Havel's new play Leaving, his first for 18 years and more significantly his first since retiring from the Czech presidency in 2003 opened to standing ovations in Prague in June. The Orange Tree Theatre in Richmond, the first theatre to stage Havel in the UK, is now showing the English Language premiere. It should be a major scoop, but at the performance I attended the audience's applause was far more weary than euphoric. Sadly the play is a mess.
Ostensibly it follows the retired chancellor of an unnamed country who, along with his flunkies and family, faces the prospect of eviction from his government-owned villa to make way for a casino and strip-club. Unfortunately it doesn't seem much to lose and this lack of a genuine stake is just one of many miscalculations that fatally undermine the drama, though it is as nothing compared to the fatuous, clichéd and largely unfunny dialogue. What is so surprising of course is that Havel had to deal day in day out, for over decade, with actual governance; with deal making, public broadcasts and private compromises. So what went wrong here?
To begin with there are probably too many targets. The cast is large; several have scarcely any lines and the satire is cumbersome (the unnamed country seems to groan beneath its own imagined history). Meanwhile the action is not greatly leavened by various absurdist touches: the cast dance at one point, at another they chant earlier lines from the play, Havel's own lugubrious vox celesta interrupts on several occasions by tannoy to counsel the actors, to explain his own dramatic choices and to muse whimsically about theatrical space and time. But this is not Havel's Tempest, nor is it his King Lear or Cherry Orchard though both are heavily pilfered from. The initial theme for the play, a story of once powerful man breaking down seems to have been swamped by other concerns.
The escape from a life of high stakes, of constant confrontation or engagement with raw power, has fascinated many writers.

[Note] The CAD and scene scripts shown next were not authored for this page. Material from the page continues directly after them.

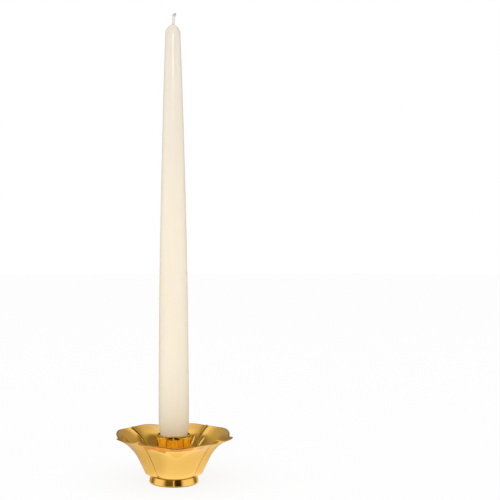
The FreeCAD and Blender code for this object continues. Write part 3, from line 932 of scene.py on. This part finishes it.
def pale_floor():
    """A flat disc, pale and lit a little from within, so that shadows on it stay faint."""
    material = bpy.data.materials.new("pale_floor")
    material.use_nodes = True
    tree = Light(material.node_tree)
    place = tree.add("ShaderNodeTexCoord").outputs["Object"]
    surface = tree.add("ShaderNodeBsdfDiffuse")
    surface.inputs["Color"].default_value = (FLOOR_ALBEDO,) * 3 + (1.0,)
    glow = tree.add("ShaderNodeEmission")
    glow.inputs["Strength"].default_value = FLOOR_GLOW
    plain = tree.add("ShaderNodeAddShader")
    tree.put(plain.inputs[0], surface.outputs[0])
    tree.put(plain.inputs[1], glow.outputs[0])
    distance = tree.add("ShaderNodeVectorMath", operation="LENGTH")
    tree.put(distance.inputs[0], place)
    pool = tree.add("ShaderNodeEmission")
    level = tree.steps(tree.math("DIVIDE", distance.outputs["Value"], MM), FLOOR_POOL)
    split = tree.add("ShaderNodeSeparateXYZ")
    tree.put(split.inputs[0], place)
    to_right = tree.rise(split.outputs[0], *POOL_LEFT_FROM)
    level = tree.both(level, tree.spread(to_right, 0.0, 1.0, FLOOR_POOL_LEFT, 1.0))
    sideways = tree.math("ABSOLUTE", split.outputs[0])
    shade = tree.both(tree.rise(split.outputs[1], *SHADE_FROM),
                      tree.beyond(sideways, *SHADE_HALF_WIDTH))
    level = tree.both(level, tree.spread(shade, 0.0, 1.0, 1.0, FLOOR_POOL_BEHIND))
    tree.put(pool.inputs["Color"], tree.warmed(level))
    output = tree.add("ShaderNodeOutputMaterial")
    tree.put(output.inputs["Surface"], tree.for_gloss(plain.outputs[0], pool.outputs[0]))
    rings = turned_points([(radius, 0.0) for radius in FLOOR_RINGS], FLOOR_COLUMNS)
    faces = ring_faces(len(FLOOR_RINGS), FLOOR_COLUMNS)
    return mesh_object("pale_floor", rings.reshape(-1, 3), faces, material)


pale_floor()


def studio_sky():
    """A white tent. In polished metal it shows its lamps: one overhead that reaches back, a low
    strip at each side, a thin strip higher up on the left, and dark flags beside the camera
    with a slit between them."""
    world = bpy.data.worlds.new("studio")
    world.use_nodes = True
    sky = Light(world.node_tree)
    split = sky.add("ShaderNodeSeparateXYZ")
    sky.put(split.inputs[0], sky.add("ShaderNodeTexCoord").outputs["Generated"])
    x, y, z = split.outputs
    turn = sky.math("ARCTAN2", x, sky.math("MULTIPLY", y, -1.0))
    azimuth = sky.math("MULTIPLY", sky.math("ADD", turn, CAMERA_TURN), math.degrees(1.0))
    elevation = sky.math("MULTIPLY", sky.math("ARCSINE", z), math.degrees(1.0))
    to_either_side = sky.math("ABSOLUTE", azimuth)
    height = sky.math("MAXIMUM", z, 0.001)

    light = sky.lerp(sky.rise(to_either_side, *BACKDROP_FROM), DIM, sky.steps(elevation, BACKDROP))
    low_down = sky.beyond(elevation, *SIDE_STRIPS_TOP)
    for low, high, soft, bright in SIDE_STRIPS:
        light = sky.lerp(sky.both(sky.span(azimuth, low, high, soft), low_down), light, bright)
    slanted = sky.math("ADD", azimuth, sky.math("MULTIPLY", elevation, FLAGS_SLANT))
    not_top = sky.beyond(elevation, *FLAGS_TOP)
    left_dark = sky.spread(elevation, *LEFT_FLAG_LOW, FLAG_DARK)
    for edges, bright in ((LEFT_FLAG, left_dark), (RIGHT_FLAG, FLAG_DARK), (SLIT, SLIT_BRIGHT)):
        light = sky.lerp(sky.both(sky.span(slanted, *edges), not_top), light, bright)
    overhead = sky.both(sky.span(sky.math("DIVIDE", x, height), *OVERHEAD_ACROSS),
                        sky.span(sky.math("DIVIDE", y, height), *OVERHEAD_BACK))
    light = sky.lerp(overhead, light, OVERHEAD_BRIGHT)
    oblique = sky.math("ADD", azimuth, sky.math("MULTIPLY", elevation, THIN_STRIP_SLANT))
    thin_strip = sky.both(sky.span(oblique, *THIN_STRIP), sky.span(elevation, *THIN_STRIP_UP))
    light = sky.lerp(thin_strip, light, THIN_STRIP_BRIGHT)

    panels = sky.add("ShaderNodeBackground")
    sky.put(panels.inputs["Color"], sky.warmed(light))
    tent = sky.add("ShaderNodeBackground")
    from_behind = sky.rise(to_either_side, *TENT_BEHIND_FROM)
    seen = sky.add("ShaderNodeLightPath").outputs["Is Camera Ray"]
    soft = sky.spread(from_behind, 0.0, 1.0, 1.0, TENT_BEHIND)
    sky.put(tent.inputs["Strength"], sky.lerp(seen, soft, 1.0))
    tent.inputs["Color"].default_value = WHITE
    output = sky.add("ShaderNodeOutputWorld")
    sky.put(output.inputs["Surface"], sky.for_gloss(tent.outputs[0], panels.outputs[0]))
    bpy.context.scene.world = world


studio_sky()

LAMP_TARGET_HEIGHT = 0.12


def softbox(name, azimuth, elevation, distance, width, height, power, shines_on=None):
    """A rectangular lamp that points at the candlestick. It gives plain light, or, with
    shines_on, only a highlight on that one piece."""
    turn = math.radians(azimuth) - math.pi / 2 - CAMERA_TURN
    rise = math.radians(elevation)
    data = bpy.data.lights.new(name, "AREA")
    data.shape = "RECTANGLE"
    data.size = width
    data.size_y = height
    data.energy = power
    target = Vector((0, 0, LAMP_TARGET_HEIGHT))
    lamp = bpy.data.objects.new(name, data)
    away = Vector((math.cos(turn) * math.cos(rise), math.sin(turn) * math.cos(rise), math.sin(rise)))
    lamp.location = target + away * distance
    lamp.rotation_euler = (-away).to_track_quat("-Z", "Y").to_euler()
    lamp.visible_camera = False
    lamp.visible_glossy = shines_on is not None
    lamp.visible_diffuse = shines_on is None
    if shines_on is not None:
        receivers = bpy.data.collections.new(name + "_receivers")
        receivers.objects.link(shines_on)
        lamp.light_linking.receiver_collection = receivers
    bpy.context.scene.collection.objects.link(lamp)


# azimuth and elevation in degrees, then distance, width and height in metres, and power in watts
softbox("front_softbox", -20, 35, 1.3, 1.0, 1.0, 2.0)
softbox("candle_highlight", 1.5, 25.5, 1.44, 0.04, 0.09, 3.6, shines_on=wax_body)
bpy.context.scene.view_settings.view_transform = "Standard"
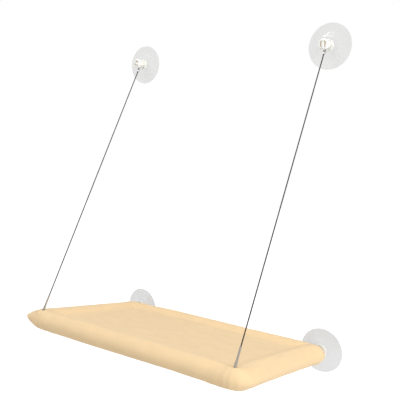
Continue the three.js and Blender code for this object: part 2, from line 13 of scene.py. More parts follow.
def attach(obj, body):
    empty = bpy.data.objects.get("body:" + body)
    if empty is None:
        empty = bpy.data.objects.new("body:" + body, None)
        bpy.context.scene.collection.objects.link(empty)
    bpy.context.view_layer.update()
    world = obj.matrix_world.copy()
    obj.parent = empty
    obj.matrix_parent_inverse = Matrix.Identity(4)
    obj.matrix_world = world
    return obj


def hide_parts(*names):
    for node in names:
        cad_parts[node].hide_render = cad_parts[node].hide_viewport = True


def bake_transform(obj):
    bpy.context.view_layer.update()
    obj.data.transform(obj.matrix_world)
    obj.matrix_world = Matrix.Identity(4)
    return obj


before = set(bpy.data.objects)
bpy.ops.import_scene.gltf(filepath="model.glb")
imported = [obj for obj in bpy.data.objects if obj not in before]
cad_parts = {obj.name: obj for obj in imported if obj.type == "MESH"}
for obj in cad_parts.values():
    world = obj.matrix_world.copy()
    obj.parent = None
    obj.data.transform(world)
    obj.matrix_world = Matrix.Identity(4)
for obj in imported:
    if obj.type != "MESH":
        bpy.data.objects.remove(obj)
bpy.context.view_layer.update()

MM = 0.001

# Camera, fitted to the photograph
CAMERA_PLACE = Vector((0.7220, -1.0486, 0.4113))
CAMERA_HEADING = radians(37.02)
CAMERA_PITCH = radians(-5.41)
CAMERA_ROLL = radians(0.852)
CAMERA_LENS = 50.77
CAMERA_SENSOR = 36.0

# Bed
BED_HALF_WIDTH = 245 * MM
BED_DEPTH = 282 * MM
BED_TILT = 0.14
RAIL_TO_GLASS = 34 * MM
ROLL_RADIUS = 20.5 * MM
ROLL_CORNER = 11.5 * MM
CORNER_GROW = 0.35
ROLL_PAST_CROWN = radians(128)
DISH_HANDLE = 0.48
DISH = [(41 * MM, 10.2 * MM), (65 * MM, 9.2 * MM), (90 * MM, 8.7 * MM)]
COVER_THICKNESS = 1.2 * MM
RAIL_RADIUS = 12.5 * MM
FOAM_OUTER = 18.4 * MM
FOAM_END = 38.3 * MM
PAD_INSET = 20.5 * MM
PAD_ROUND = 7 * MM
FIT = 0.3 * MM

# Cups and hubs: heights are distances from the glass
CUP_RADIUS = 45 * MM
CUP_HEIGHT = 6.5 * MM
CUP_BOSS = 11 * MM
UPPER_CUP_HEIGHT = 610 * MM
UPPER_CUP_X = 243.5 * MM
LOWER_CUP_X = 249 * MM
STUD_RADIUS = 3 * MM
FLANGE_HEIGHT = 2.9 * MM
FLANGE_TOP = 4.4 * MM
FLANGE_RADIUS = 8 * MM
COLLAR_FOOT = CUP_HEIGHT + FIT
UPPER_COLLAR_THICKNESS = 5.5 * MM
COLLARS = {"upper": (12 * MM, UPPER_COLLAR_THICKNESS, 0.7 * MM), "lower": (14.5 * MM, 3.3 * MM, 0.6 * MM)}
COLLAR_NOTCHES = 20
BARREL_RADIUS = 4.8 * MM
BARREL_LENGTH = 12 * MM
BARREL_END = COLLAR_FOOT + UPPER_COLLAR_THICKNESS + BARREL_LENGTH
CAP_FOOT = BARREL_END + FIT
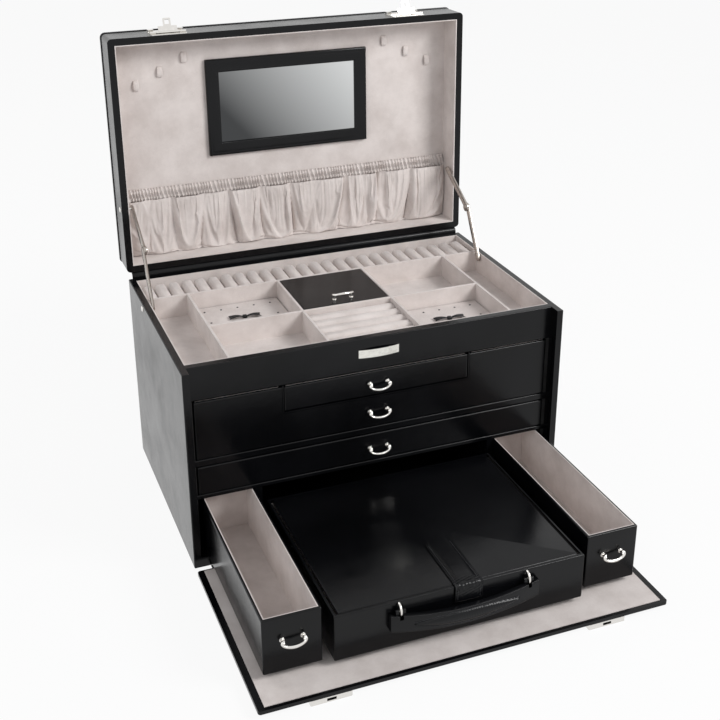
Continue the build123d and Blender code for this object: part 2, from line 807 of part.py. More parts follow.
# Latch plates on the lid's front wall, each with two bored knuckles near the rim
lid_face = Plane(
    origin=lid_frame.from_local_coords((0, lid_front, rim_level)),
    x_dir=(1, 0, 0),
    z_dir=tuple(-lid_frame.y_dir),
)
knuckle_inner = latch_width / 2 - knuckle_length
with BuildPart() as latch_plates:
    for side in (-1, 1):
        with BuildSketch(lid_face):
            with Locations((side * latch_x, latch_rim_gap + latch_height / 2)):
                RectangleRounded(latch_width, latch_height, latch_corner)
            with Locations((side * latch_x, latch_rim_gap + hasp_axis_up)):
                Rectangle(2 * knuckle_inner, 2 * hasp_barrel_radius + 2 * cover_gap, mode=Mode.SUBTRACT)
        extrude(amount=latch_plate)
        for end in (-1, 1):
            start = side * latch_x + (knuckle_inner if end > 0 else -latch_width / 2)
            knuckle = Plane(
                origin=lid_face.from_local_coords((start, latch_rim_gap + hasp_axis_up, hasp_axis_out)),
                x_dir=tuple(lid_face.y_dir),
                z_dir=(1, 0, 0),
            )
            with BuildSketch(knuckle):
                Circle(hasp_barrel_radius)
            extrude(amount=knuckle_length)
            with BuildSketch(knuckle):
                Circle(hasp_pin_radius + hasp_pin_fit)
            extrude(amount=knuckle_length, mode=Mode.SUBTRACT)
            ear_place = (start + knuckle_length / 2, latch_height - latch_ear_below, latch_plate)
            ear = Plane(
                origin=lid_face.from_local_coords(ear_place),
                x_dir=(1, 0, 0),
                z_dir=tuple(lid_face.z_dir),
            )
            with BuildSketch(ear):
                RectangleRounded(knuckle_length, latch_ear_height, latch_ear_round)
            extrude(amount=latch_ear_out)
save(latch_plates.part, "latch_plates")

# Hasps: a barrel on its pin, a leaf and a square eye, standing clear of the open lid
for word, side in (("left", -1), ("right", 1)):
    barrel_half = knuckle_inner - cover_gap
    pin_half = latch_width / 2
    axis_place = (side * latch_x, latch_rim_gap + hasp_axis_up, hasp_axis_out)
    axis_origin = lid_face.from_local_coords(axis_place)
    lean = math.radians(hasp_lean)
    leaf_up = (lid_face.z_dir * math.cos(lean) + lid_face.y_dir * math.sin(lean)).normalized()
    leaf = Plane(origin=axis_origin, x_dir=(1, 0, 0), z_dir=tuple(Vector(1, 0, 0).cross(leaf_up)))
    with BuildPart() as hasp:
        barrel = Plane(origin=axis_origin - Vector(barrel_half, 0, 0), x_dir=(0, 1, 0), z_dir=(1, 0, 0))
        with BuildSketch(barrel):
            Circle(hasp_barrel_radius)
        extrude(amount=2 * barrel_half)
        pin = Plane(origin=axis_origin - Vector(pin_half, 0, 0), x_dir=(0, 1, 0), z_dir=(1, 0, 0))
        with BuildSketch(pin):
            Circle(hasp_pin_radius)
        extrude(amount=2 * pin_half)
        with BuildSketch(leaf.offset(-hasp_thick / 2)):
            leaf_top = hasp_length - eye_width
            with Locations((0, leaf_top / 2)):
                Rectangle(hasp_width, leaf_top)
            with Locations((0, hasp_length - eye_width / 2 - eye_rim)):
                RectangleRounded(eye_width, eye_width + 2 * eye_rim, eye_round)
            with Locations((0, hasp_length - eye_width / 2)):
                Rectangle(eye_hole, eye_hole, mode=Mode.SUBTRACT)
        extrude(amount=hasp_thick)
    save(hasp.part, word + "_hasp")

# Front flap lying open, its lining, and the keepers under its front edge
with BuildPart() as flap_panel:
    add(board((-half_width, flap_front, flap_bottom), (half_width, flap_rear, flap_top)))
    fillet(flap_panel.edges().filter_by(Axis.Z), flap_corner)
    fillet(flap_panel.faces().sort_by(Axis.Z)[0].edges(), edge_round)
save(flap_panel.part, "flap_panel")
low = (-half_width + flap_lining_inset, flap_front + flap_lining_front, flap_top)
high = (half_width - flap_lining_inset, flap_rear - flap_lining_rear, flap_top + flap_lining)
save(board(low, high), "flap_lining")
with BuildPart() as latch_keepers:
    for side in (-1, 1):
        low = (side * latch_x - keeper_width / 2, flap_front + keeper_setback, flap_bottom - keeper_height)
        add(board(low, (low[0] + keeper_width, low[1] + keeper_length, flap_bottom)))
    fillet(latch_keepers.edges().filter_by(Axis.Z), edge_round)
    for side in (-1, 1):
        slot_x = side * latch_x
        slot_low_z = flap_bottom - keeper_height / 2 - keeper_slot_height / 2
        low = (slot_x - keeper_slot_width / 2, flap_front, slot_low_z)
        size = (keeper_slot_width, keeper_slot_depth, keeper_slot_height)
        high = [a + b for a, b in zip(low, size)]
        add(board(low, high), mode=Mode.SUBTRACT)
save(latch_keepers.part, "latch_keepers")

# Black lid over the middle compartment, with its pull
lid_low_y = cross_divider_y + half_wall + compartment_lid_gap
lid_high_y = ring_wall_front - compartment_lid_gap
compartment_half = middle_inner - compartment_lid_gap
with BuildPart() as compartment_lid:
    low = (-compartment_half, lid_low_y, cabinet_top - compartment_lid_board)
    add(board(low, (compartment_half, lid_high_y, cabinet_top)))
    fillet(compartment_lid.edges(), soft_round)
save(compartment_lid.part, "compartment_lid")
save(pull((0, lid_low_y + compartment_pull_in, cabinet_top), (0, 0, 1)), "compartment_pull")


def drawer_lining(low, high, thick=lining):
    """The lining of a box, given by the box's inner space."""
    return open_box(low, high, thick, thick)


def drawer_box(name, low, high):
    """An open drawer and its lining, saved under its name and that name with _lining."""
    save(open_box(low, high, drawer_wall, drawer_bottom, drawer_round), name)
    inner_low = (low[0] + drawer_wall, low[1] + drawer_wall, low[2] + drawer_bottom)
    inner_high = (high[0] - drawer_wall, high[1] - drawer_wall, high[2])
    save(drawer_lining(inner_low, inner_high), name + "_lining")


# Long drawer between the shelves
long_half = runner_inner - wide_side_gap
drawer_back = front_face + drawer_depth
long_top = long_drawer_z + long_drawer_height
drawer_box("long_drawer", (-long_half, front_face, long_drawer_z), (long_half, drawer_back, long_top))
save(pull((0, front_face, long_drawer_z + long_pull_up), (0, -1, 0)), "long_drawer_pull")

# Wide drawer: deep bins left and right, and a low middle under the small drawer
notch_half = housing_outer + running_gap
notch_z = housing_bottom - running_gap
wide_half = long_half
with BuildPart() as wide_drawer:
    low = (-wide_half, front_face, wide_drawer_z)
    add(open_box(low, (wide_half, drawer_back, wide_drawer_top), drawer_wall, drawer_bottom, drawer_round))
    for side in (-1, 1):
        low_x, high_x = sorted((side * notch_half, side * (notch_half + drawer_wall)))
        low = (low_x, front_face + drawer_wall / 2, wide_drawer_z + drawer_bottom / 2)
        add(board(low, (high_x, drawer_back - drawer_wall / 2, wide_drawer_top)))
    low = (-notch_half, front_face - cut_margin, notch_z)
    high = (notch_half, drawer_back + cut_margin, wide_drawer_top + cut_margin)
    add(board(low, high), mode=Mode.SUBTRACT)
save(wide_drawer.part, "wide_drawer")
bin_inner = notch_half + drawer_wall
bin_outer = wide_half - drawer_wall
wide_floor = wide_drawer_z + drawer_bottom
inside_y = (front_face + drawer_wall, drawer_back - drawer_wall)
with BuildPart() as wide_drawer_lining:
    for low_x, high_x in ((-bin_outer, -bin_inner), (bin_inner, bin_outer)):
        high = (high_x, inside_y[1], wide_drawer_top)
        add(drawer_lining((low_x, inside_y[0], wide_floor), high))
    add(drawer_lining((-notch_half, inside_y[0], wide_floor), (notch_half, inside_y[1], notch_z)))
save(wide_drawer_lining.part, "wide_drawer_lining")
save(pull((0, front_face, wide_drawer_z + wide_pull_up), (0, -1, 0)), "wide_drawer_pull")

# Small drawer in its housing
small_depth_end = small_run_end - housing_wall - running_gap
low = (-small_half, front_face, small_drawer_z)
drawer_box("small_drawer", low, (small_half, small_depth_end, small_drawer_top))
save(pull((0, front_face, small_drawer_z + small_pull_up), (0, -1, 0)), "small_drawer_pull")

# Side drawers, pulled out
side_drawer_top = side_drawer_bottom + side_drawer_height
for word, side, out in (("left", -1, left_drawer_out), ("right", 1, right_drawer_out)):
    low_x, high_x = sorted((side * side_drawer_inner, side * side_drawer_outer))
    front = front_face - out
    high = (high_x, front + drawer_depth, side_drawer_top)
    drawer_box(word + "_drawer", (low_x, front, side_drawer_bottom), high)
    middle = ((low_x + high_x) / 2, front, side_drawer_bottom + side_pull_up)
    save(pull(middle, (0, -1, 0)), word + "_drawer_pull")

# Travel case, pulled out: body, lining, and a lid that lies between the walls
case_half = partition_inner - case_side_gap
case_depth = cabinet_depth - case_shorter
case_front = front_face - case_back_out - case_depth
case_back = case_front + case_depth
case_bottom = base_top + running_gap
case_top = case_bottom + case_height
case_lid_top = case_top + case_lid_proud
lid_under = case_lid_top - case_lid_board
low = (-case_half, case_front, case_bottom)
high = (case_half, case_back, case_top)
save(open_box(low, high, case_wall, case_wall, case_round), "case_body")
low = (-case_half + case_wall, case_front + case_wall, case_bottom + case_wall)
high = (case_half - case_wall, case_back - case_wall, lid_under - cover_gap)
save(drawer_lining(low, high, case_lining), "case_lining")
lid_half_x = case_half - case_wall - case_lid_side_gap
case_lid_front = case_front + case_wall + case_lid_end_gap
case_lid_back = case_back - case_wall - case_lid_end_gap
low = (-lid_half_x, case_lid_front, lid_under)
save(board(low, (lid_half_x, case_lid_back, case_lid_top), soft_round), "case_lid")

# Strap of the case lid: along the lid, over the front wall and down its face
strap_rear = case_lid_front + strap_on_top
strap_face = case_front - cover_gap
strap_top = case_lid_top + strap_thick
with BuildPart() as case_strap:
    with BuildSketch(Plane.YZ.offset(strap_x - strap_width / 2)):
        with BuildLine():
            Polyline(
                (strap_rear, case_lid_top),
                (strap_rear, strap_top),
                (strap_face - strap_thick, strap_top),
                (strap_face - strap_thick, case_top - strap_drop),
                (strap_face, case_top - strap_drop),
                (strap_face, case_lid_top),
                close=True,
            )
        make_face()
    extrude(amount=strap_width)
    fillet(case_strap.edges().filter_by(Axis.Z).group_by(Axis.Y)[-1], strap_end_round)
    fillet(case_strap.edges().filter_by(Axis.X).group_by(Axis.Z)[-1].sort_by(Axis.Y)[0], strap_fold_round)
save(case_strap.part, "case_strap")

# Half-ring loops on the case's front, in upright planes
loop_z = case_top - handle_loop_below
with BuildPart() as case_handle_loops:
    for side in (-1, 1):
        x = side * handle_loop_x
        with BuildLine() as ring:
            ThreePointArc(
                (x, case_front, loop_z + handle_loop_radius),
                (x, case_front - handle_loop_radius, loop_z),
                (x, case_front, loop_z - handle_loop_radius),
            )
        with BuildSketch(Plane(origin=ring.line @ 0, z_dir=ring.line % 0)):
            Circle(handle_loop_wire)
        sweep(path=ring.line)
save(case_handle_loops.part, "case_handle_loops")

# Padded handle: a bowed grip, with ends slotted round the loops and hung on cross pins
pin_y = case_front - handle_pin_out
grip_z = loop_z - handle_height / 2 - handle_drop
half_span = handle_span / 2
with BuildPart() as case_handle:
    with BuildLine() as grip_line:
        ThreePointArc(
            (-half_span, pin_y, grip_z),
            (0, pin_y - handle_bow, grip_z - handle_sag),
            (half_span, pin_y, grip_z),
        )
    start = grip_line.line @ 0
    with BuildSketch(Plane(origin=start, x_dir=(0, 1, 0), z_dir=grip_line.line % 0)):
        RectangleRounded(handle_thick, handle_height, handle_round)
    sweep(path=grip_line.line)
    for side in (-1, 1):
        x = side * handle_loop_x
        low = (x - handle_slot / 2, pin_y - handle_height, loop_z - handle_height)
        high = (x + handle_slot / 2, pin_y + handle_height, loop_z + handle_height)
        add(board(low, high), mode=Mode.SUBTRACT)
        for end in (-1, 1):
            inner = x + end * handle_slot / 2
            low_x, high_x = sorted((inner, inner + end * handle_strut))
            low = (low_x, pin_y - handle_strut_half, grip_z)
            add(board(low, (high_x, pin_y + handle_strut_half, loop_z + handle_strut_half)))
        pin_plane = Plane(origin=(x - handle_slot, pin_y, loop_z), x_dir=(0, 1, 0), z_dir=(1, 0, 0))
        with BuildSketch(pin_plane):
            Circle(handle_pin_radius)
        extrude(amount=2 * handle_slot)
save(case_handle.part, "case_handle")

for word, value in (
    ("lid hinge", (0, lid_hinge_y, lid_hinge_z)),
    ("lid stay pivot", tuple(lid_pivot)),
    ("elbow", (0, elbow_y, elbow_z)),
    ("cabinet stay pivot", (0, stay_body_y, stay_body_z)),
    ("hasp axis", tuple(lid_face.from_local_coords((0, latch_rim_gap + hasp_axis_up, hasp_axis_out)))),
    ("flap hinge", (0, flap_hinge_y, flap_bottom)),
    ("compartment hinge", (0, lid_high_y, cabinet_top)),
    ("case lid hinge", (0, case_lid_back, case_lid_top)),
    ("handle axis", (0, pin_y, loop_z)),
):
    print(word, [round(v, 3) for v in value])
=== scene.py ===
import json
import math
import random

import bpy
from mathutils import Matrix, Vector


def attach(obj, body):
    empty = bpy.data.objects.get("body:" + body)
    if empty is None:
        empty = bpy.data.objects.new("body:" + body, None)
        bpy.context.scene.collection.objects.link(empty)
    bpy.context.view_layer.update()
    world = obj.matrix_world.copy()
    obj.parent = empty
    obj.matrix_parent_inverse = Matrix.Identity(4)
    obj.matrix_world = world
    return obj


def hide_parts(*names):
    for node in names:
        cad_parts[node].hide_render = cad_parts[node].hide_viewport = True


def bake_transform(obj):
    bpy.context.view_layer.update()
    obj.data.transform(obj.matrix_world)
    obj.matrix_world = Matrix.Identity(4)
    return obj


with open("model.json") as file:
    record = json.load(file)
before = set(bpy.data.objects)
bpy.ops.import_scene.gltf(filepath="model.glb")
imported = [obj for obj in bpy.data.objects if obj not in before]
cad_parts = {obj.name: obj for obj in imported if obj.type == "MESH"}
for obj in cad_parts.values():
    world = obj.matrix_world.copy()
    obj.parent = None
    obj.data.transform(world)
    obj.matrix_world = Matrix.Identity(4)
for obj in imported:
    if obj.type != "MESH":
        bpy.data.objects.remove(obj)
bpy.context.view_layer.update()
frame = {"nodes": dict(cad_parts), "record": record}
nodes = frame["nodes"]
random.seed(11)
mm = 0.001
print("frame loaded")

# the lid's own plane when it stands open: x across, y up along the lid, z out of its lining
lidPlane = {"foot": (0, 0.173294, 0.241582), "openBy": 91.1}
lidTilt = math.radians(lidPlane["openBy"] - 90)
lidFace = Matrix.Translation(lidPlane["foot"]) @ Matrix.Rotation(math.radians(90) - lidTilt, 4, "X")


# small helpers, used by every piece

def deselect():
    bpy.ops.object.select_all(action="DESELECT")


def selectOnly(*objs):
    if bpy.context.object and bpy.context.object.mode != "OBJECT":
        leaveEdit()
    deselect()
    for obj in objs:
        obj.select_set(True)
    bpy.context.view_layer.objects.active = objs[0]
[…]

Nadezhda Mandelstam once wrote of the Holocaust that it included 'the pressure of utterly insoluble problems in a particularly intense form... in a strange way, despite the horror of it, this also gave a certain richness to our lives' and more recently JM Coetzee has described South Africa's post-apartheid shuffle into seemingly more trivial conflicts, older ones; as of one character in 1999 novel Disgrace whose story he writes, 'if pressed into the mould of English... would come out arthritic, bygone... a peasant, a paysan, a man of the country. A plotter and a schemer and no doubt a liar, like peasants everywhere. Honest toil and honest cunning' but it is the peasant, not the professor who wins out in his story.
As Freud diagnosed with typical hyperbole 'life is impoverished, it loses its interest, when the highest stake in the game of living, life itself, may not be risked. It becomes as shallow and empty as, let us say, an American Flirtation'. And one might add the loss of power over other people's lives as well. For it seems to me that Havel touches on a sense that meaning has been stripped away, not just from his character but from his country in the implicit wake of the communist withdrawal. Everyone misses the prospect of violence; what the philosopher Zizek, in mocking Donald Rumsfield once described as the missing fourth category of explanation, of 'known unknowns', the psychological drives we know exist but cannot openly acknowledge.
It is in this respect that Havel's play could be given a favourable reading as a sort of meditation on senility (the leaving behind of sense, of meaning). Hesitant comments and queries are spoken by the playwright into the margins of a trite story. The action is constantly hauled back from the brink of a more spectacular breakdown because madness can only be approached by allusion to other stories of madness, and thus is always too self-aware of the constraints of language and representation to 'let go'. When a cast member streaks across the stage without explanation the audience in the tiny theatre is not sure where to look, or whether to laugh; it's more surprising than shocking, not something they haven't seen before, and it's all over very fast. And then the play slides back to its storyline with the characters quoting earlier phrases: some interesting, some significant, but most impossible to place and impossibly dreary. Isn't this what it means to grow senile? To be trapped in an encroaching web of codes and puzzles that can't be deconstructed whilst staying bound to a tedious story that must be somehow played out? Much of the play feels like watching an amnesiac trying to solve a crossword puzzle.
The production itself probably doesn't help matters. There's an awful lot of gurning and shouting (none of the cast escape the trap). Geoffrey Beever's lead is a typically mixed bag: droopy, pompous, a bit embarrassing, with only occasional flashes of his usually sympathetic stage presence. And I felt especially sorry for Carolyn Backhouse, as the president's long-time companion, whose shrewish role was devoid of a single good line.
Nevertheless, as much as a curate's egg as 'Leaving' is, don't let it put you off catching later plays in the season. Havel's best plays are in a different league.